* Start Record set *

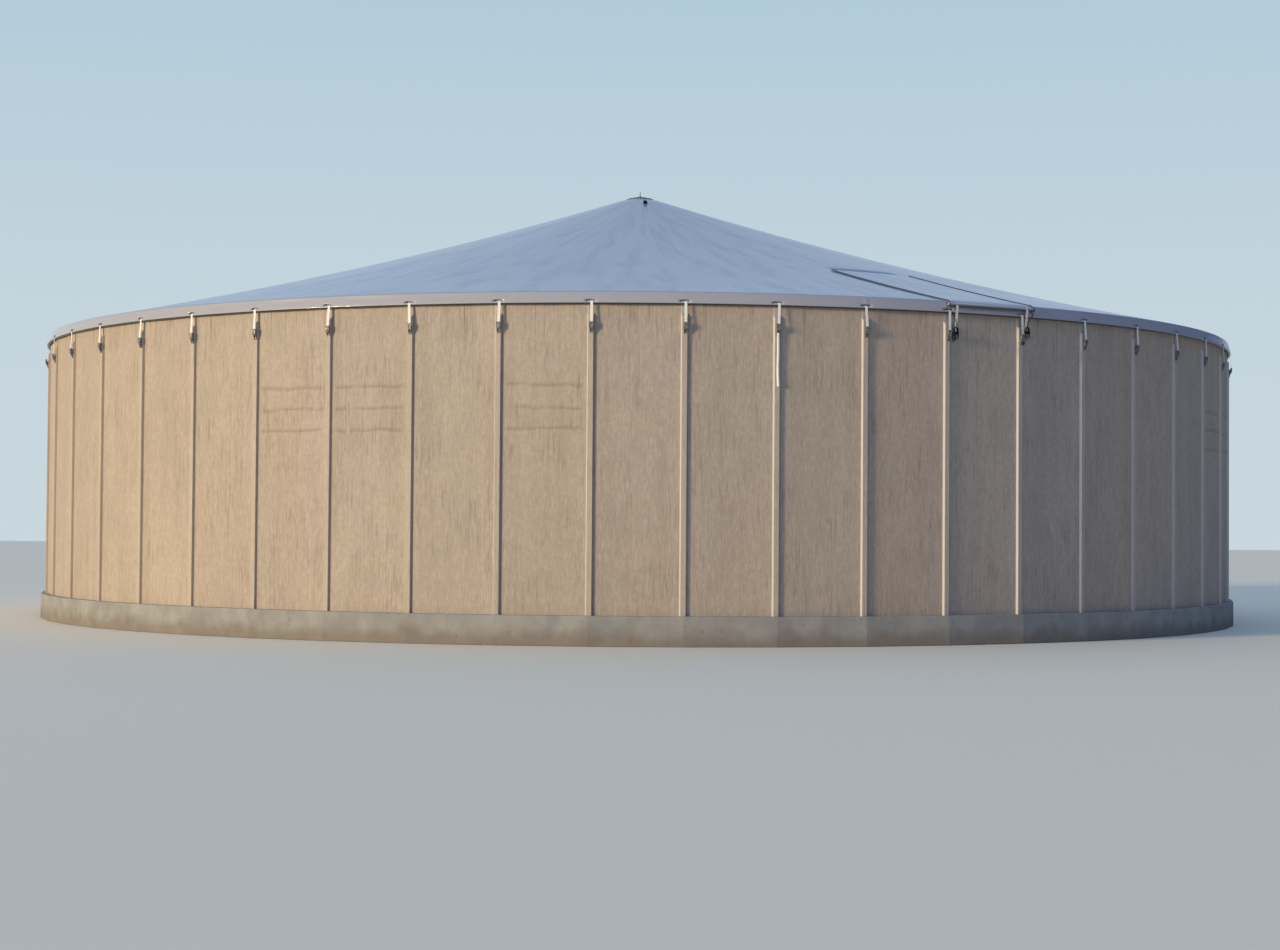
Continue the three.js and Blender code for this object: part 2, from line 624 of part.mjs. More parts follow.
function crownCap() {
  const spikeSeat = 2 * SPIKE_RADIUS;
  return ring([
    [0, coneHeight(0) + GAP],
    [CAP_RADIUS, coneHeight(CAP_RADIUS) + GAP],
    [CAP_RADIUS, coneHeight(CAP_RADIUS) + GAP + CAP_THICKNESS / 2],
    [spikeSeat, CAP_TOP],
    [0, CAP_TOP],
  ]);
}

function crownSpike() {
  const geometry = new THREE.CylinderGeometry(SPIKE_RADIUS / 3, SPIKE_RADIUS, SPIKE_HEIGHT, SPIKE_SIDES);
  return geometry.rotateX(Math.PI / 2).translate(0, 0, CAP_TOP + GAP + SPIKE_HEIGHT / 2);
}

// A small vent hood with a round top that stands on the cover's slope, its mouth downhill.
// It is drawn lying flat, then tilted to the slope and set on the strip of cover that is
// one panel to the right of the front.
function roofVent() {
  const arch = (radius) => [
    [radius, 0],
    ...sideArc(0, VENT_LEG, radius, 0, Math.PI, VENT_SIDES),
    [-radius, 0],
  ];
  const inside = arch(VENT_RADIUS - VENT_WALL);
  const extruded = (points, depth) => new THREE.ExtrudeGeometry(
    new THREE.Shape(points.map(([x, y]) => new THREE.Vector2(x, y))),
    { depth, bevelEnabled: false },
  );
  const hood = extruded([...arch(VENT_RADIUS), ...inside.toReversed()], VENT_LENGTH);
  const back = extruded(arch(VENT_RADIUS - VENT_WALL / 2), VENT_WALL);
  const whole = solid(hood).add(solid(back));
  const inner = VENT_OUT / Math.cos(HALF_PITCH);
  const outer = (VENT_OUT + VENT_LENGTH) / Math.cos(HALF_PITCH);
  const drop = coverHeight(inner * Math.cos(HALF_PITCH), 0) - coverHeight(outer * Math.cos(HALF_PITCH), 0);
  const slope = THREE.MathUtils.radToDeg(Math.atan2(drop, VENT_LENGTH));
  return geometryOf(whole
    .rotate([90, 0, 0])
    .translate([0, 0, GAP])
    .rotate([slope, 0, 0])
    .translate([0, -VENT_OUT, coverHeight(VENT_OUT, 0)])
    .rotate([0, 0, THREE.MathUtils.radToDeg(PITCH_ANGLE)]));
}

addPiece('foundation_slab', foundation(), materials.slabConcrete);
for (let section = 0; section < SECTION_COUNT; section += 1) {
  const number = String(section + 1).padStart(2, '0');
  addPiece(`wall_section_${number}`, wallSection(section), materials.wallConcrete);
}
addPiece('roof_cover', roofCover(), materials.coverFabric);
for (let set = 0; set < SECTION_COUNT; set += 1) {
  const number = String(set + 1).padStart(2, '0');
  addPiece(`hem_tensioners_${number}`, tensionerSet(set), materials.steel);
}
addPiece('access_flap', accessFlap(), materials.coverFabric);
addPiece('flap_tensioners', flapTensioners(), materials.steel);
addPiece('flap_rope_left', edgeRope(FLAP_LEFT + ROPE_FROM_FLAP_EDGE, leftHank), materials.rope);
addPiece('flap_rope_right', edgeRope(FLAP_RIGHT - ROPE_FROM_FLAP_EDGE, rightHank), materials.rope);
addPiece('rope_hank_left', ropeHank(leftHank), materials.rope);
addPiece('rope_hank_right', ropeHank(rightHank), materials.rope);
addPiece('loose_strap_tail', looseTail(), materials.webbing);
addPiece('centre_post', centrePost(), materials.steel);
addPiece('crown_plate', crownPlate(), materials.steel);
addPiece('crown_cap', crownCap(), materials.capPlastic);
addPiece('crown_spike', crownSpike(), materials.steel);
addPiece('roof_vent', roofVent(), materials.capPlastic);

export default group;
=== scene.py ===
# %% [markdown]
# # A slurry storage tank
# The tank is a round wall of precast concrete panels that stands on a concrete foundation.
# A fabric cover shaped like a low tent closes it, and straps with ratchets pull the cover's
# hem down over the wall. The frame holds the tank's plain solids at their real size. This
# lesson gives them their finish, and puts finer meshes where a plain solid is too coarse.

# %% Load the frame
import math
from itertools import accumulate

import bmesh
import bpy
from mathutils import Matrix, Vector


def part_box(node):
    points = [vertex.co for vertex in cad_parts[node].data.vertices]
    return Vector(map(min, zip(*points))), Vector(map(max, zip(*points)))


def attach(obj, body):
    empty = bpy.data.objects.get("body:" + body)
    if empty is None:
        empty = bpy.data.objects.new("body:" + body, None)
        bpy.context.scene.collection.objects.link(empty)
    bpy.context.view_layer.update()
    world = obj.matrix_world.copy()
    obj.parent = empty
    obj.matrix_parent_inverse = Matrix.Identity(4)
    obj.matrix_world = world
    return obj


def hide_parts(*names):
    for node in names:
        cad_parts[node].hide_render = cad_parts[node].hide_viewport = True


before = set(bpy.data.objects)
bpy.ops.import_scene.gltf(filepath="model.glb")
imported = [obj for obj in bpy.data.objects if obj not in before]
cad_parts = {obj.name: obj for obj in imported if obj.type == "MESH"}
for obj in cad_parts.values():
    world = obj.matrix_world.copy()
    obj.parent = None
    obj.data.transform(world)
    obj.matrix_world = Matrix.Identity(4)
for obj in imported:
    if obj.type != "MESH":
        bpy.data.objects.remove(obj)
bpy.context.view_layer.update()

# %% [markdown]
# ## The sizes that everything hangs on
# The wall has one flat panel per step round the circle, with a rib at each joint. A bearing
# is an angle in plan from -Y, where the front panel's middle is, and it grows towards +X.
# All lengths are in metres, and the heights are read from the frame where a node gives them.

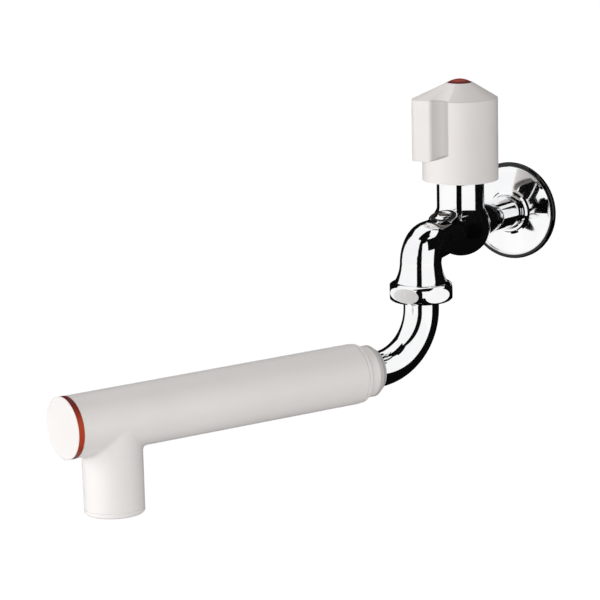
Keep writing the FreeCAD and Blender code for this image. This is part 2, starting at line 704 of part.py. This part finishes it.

* End Record set *

(Work to complete): Return every line of the material exactly.

(Worked solution):
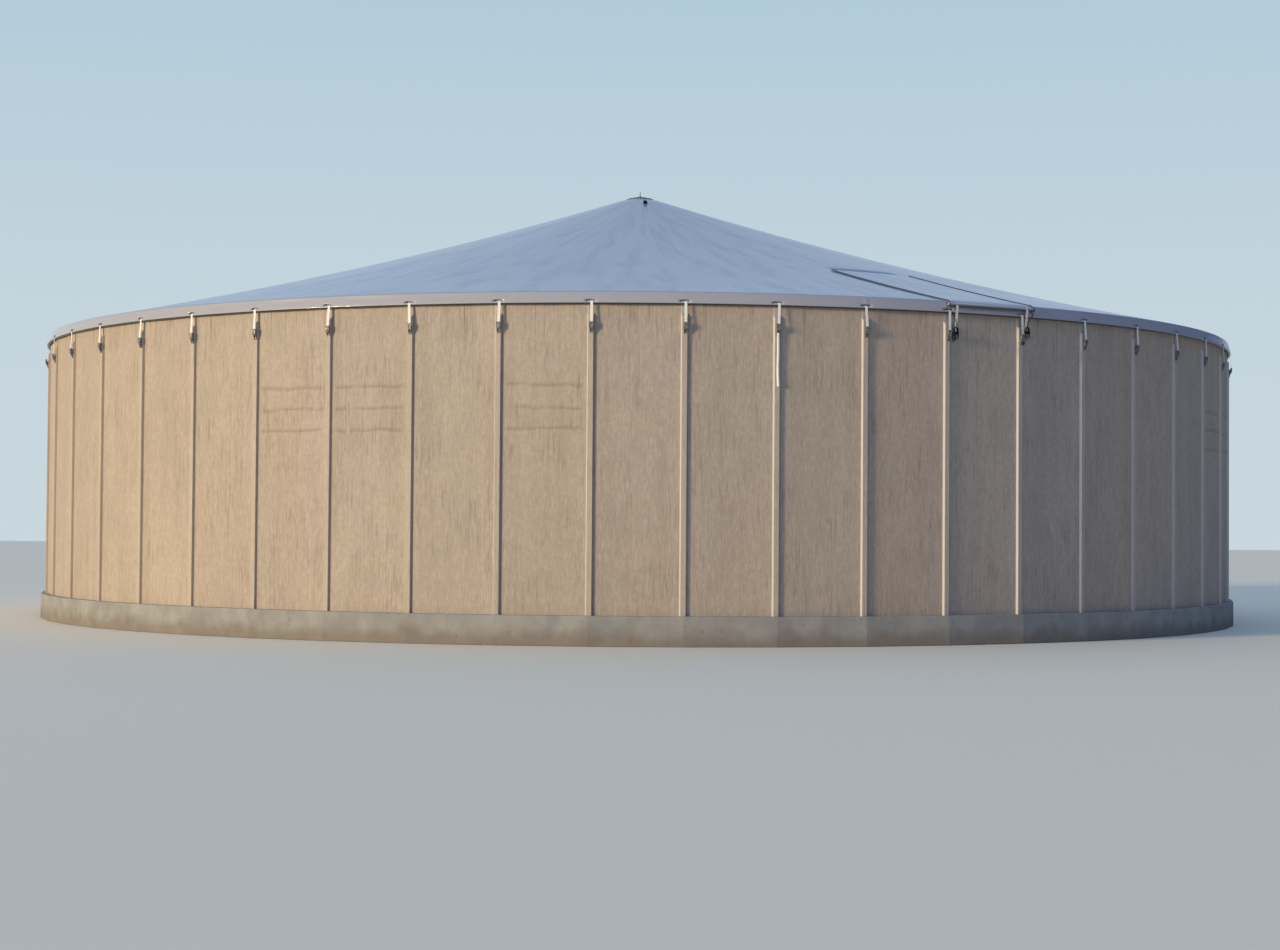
Continue the three.js and Blender code for this object: part 2, from line 624 of part.mjs. More parts follow.
function crownCap() {
  const spikeSeat = 2 * SPIKE_RADIUS;
  return ring([
    [0, coneHeight(0) + GAP],
    [CAP_RADIUS, coneHeight(CAP_RADIUS) + GAP],
    [CAP_RADIUS, coneHeight(CAP_RADIUS) + GAP + CAP_THICKNESS / 2],
    [spikeSeat, CAP_TOP],
    [0, CAP_TOP],
  ]);
}

function crownSpike() {
  const geometry = new THREE.CylinderGeometry(SPIKE_RADIUS / 3, SPIKE_RADIUS, SPIKE_HEIGHT, SPIKE_SIDES);
  return geometry.rotateX(Math.PI / 2).translate(0, 0, CAP_TOP + GAP + SPIKE_HEIGHT / 2);
}

// A small vent hood with a round top that stands on the cover's slope, its mouth downhill.
// It is drawn lying flat, then tilted to the slope and set on the strip of cover that is
// one panel to the right of the front.
function roofVent() {
  const arch = (radius) => [
    [radius, 0],
    ...sideArc(0, VENT_LEG, radius, 0, Math.PI, VENT_SIDES),
    [-radius, 0],
  ];
  const inside = arch(VENT_RADIUS - VENT_WALL);
  const extruded = (points, depth) => new THREE.ExtrudeGeometry(
    new THREE.Shape(points.map(([x, y]) => new THREE.Vector2(x, y))),
    { depth, bevelEnabled: false },
  );
  const hood = extruded([...arch(VENT_RADIUS), ...inside.toReversed()], VENT_LENGTH);
  const back = extruded(arch(VENT_RADIUS - VENT_WALL / 2), VENT_WALL);
  const whole = solid(hood).add(solid(back));
  const inner = VENT_OUT / Math.cos(HALF_PITCH);
  const outer = (VENT_OUT + VENT_LENGTH) / Math.cos(HALF_PITCH);
  const drop = coverHeight(inner * Math.cos(HALF_PITCH), 0) - coverHeight(outer * Math.cos(HALF_PITCH), 0);
  const slope = THREE.MathUtils.radToDeg(Math.atan2(drop, VENT_LENGTH));
  return geometryOf(whole
    .rotate([90, 0, 0])
    .translate([0, 0, GAP])
    .rotate([slope, 0, 0])
    .translate([0, -VENT_OUT, coverHeight(VENT_OUT, 0)])
    .rotate([0, 0, THREE.MathUtils.radToDeg(PITCH_ANGLE)]));
}

addPiece('foundation_slab', foundation(), materials.slabConcrete);
for (let section = 0; section < SECTION_COUNT; section += 1) {
  const number = String(section + 1).padStart(2, '0');
  addPiece(`wall_section_${number}`, wallSection(section), materials.wallConcrete);
}
addPiece('roof_cover', roofCover(), materials.coverFabric);
for (let set = 0; set < SECTION_COUNT; set += 1) {
  const number = String(set + 1).padStart(2, '0');
  addPiece(`hem_tensioners_${number}`, tensionerSet(set), materials.steel);
}
addPiece('access_flap', accessFlap(), materials.coverFabric);
addPiece('flap_tensioners', flapTensioners(), materials.steel);
addPiece('flap_rope_left', edgeRope(FLAP_LEFT + ROPE_FROM_FLAP_EDGE, leftHank), materials.rope);
addPiece('flap_rope_right', edgeRope(FLAP_RIGHT - ROPE_FROM_FLAP_EDGE, rightHank), materials.rope);
addPiece('rope_hank_left', ropeHank(leftHank), materials.rope);
addPiece('rope_hank_right', ropeHank(rightHank), materials.rope);
addPiece('loose_strap_tail', looseTail(), materials.webbing);
addPiece('centre_post', centrePost(), materials.steel);
addPiece('crown_plate', crownPlate(), materials.steel);
addPiece('crown_cap', crownCap(), materials.capPlastic);
addPiece('crown_spike', crownSpike(), materials.steel);
addPiece('roof_vent', roofVent(), materials.capPlastic);

export default group;
=== scene.py ===
# %% [markdown]
# # A slurry storage tank
# The tank is a round wall of precast concrete panels that stands on a concrete foundation.
# A fabric cover shaped like a low tent closes it, and straps with ratchets pull the cover's
# hem down over the wall. The frame holds the tank's plain solids at their real size. This
# lesson gives them their finish, and puts finer meshes where a plain solid is too coarse.

# %% Load the frame
import math
from itertools import accumulate

import bmesh
import bpy
from mathutils import Matrix, Vector


def part_box(node):
    points = [vertex.co for vertex in cad_parts[node].data.vertices]
    return Vector(map(min, zip(*points))), Vector(map(max, zip(*points)))


def attach(obj, body):
    empty = bpy.data.objects.get("body:" + body)
    if empty is None:
        empty = bpy.data.objects.new("body:" + body, None)
        bpy.context.scene.collection.objects.link(empty)
    bpy.context.view_layer.update()
    world = obj.matrix_world.copy()
    obj.parent = empty
    obj.matrix_parent_inverse = Matrix.Identity(4)
    obj.matrix_world = world
    return obj


def hide_parts(*names):
    for node in names:
        cad_parts[node].hide_render = cad_parts[node].hide_viewport = True


before = set(bpy.data.objects)
bpy.ops.import_scene.gltf(filepath="model.glb")
imported = [obj for obj in bpy.data.objects if obj not in before]
cad_parts = {obj.name: obj for obj in imported if obj.type == "MESH"}
for obj in cad_parts.values():
    world = obj.matrix_world.copy()
    obj.parent = None
    obj.data.transform(world)
    obj.matrix_world = Matrix.Identity(4)
for obj in imported:
    if obj.type != "MESH":
        bpy.data.objects.remove(obj)
bpy.context.view_layer.update()

# %% [markdown]
# ## The sizes that everything hangs on
# The wall has one flat panel per step round the circle, with a rib at each joint. A bearing
# is an angle in plan from -Y, where the front panel's middle is, and it grows towards +X.
# All lengths are in metres, and the heights are read from the frame where a node gives them.

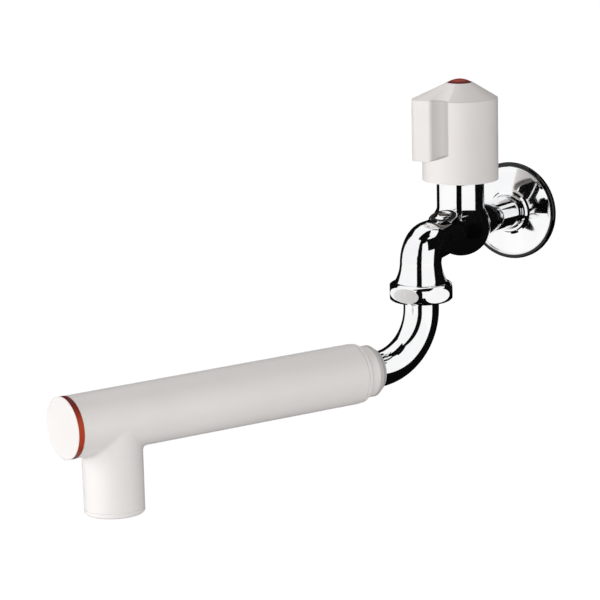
Keep writing the FreeCAD and Blender code for this image. This is part 2, starting at line 704 of part.py. This part finishes it.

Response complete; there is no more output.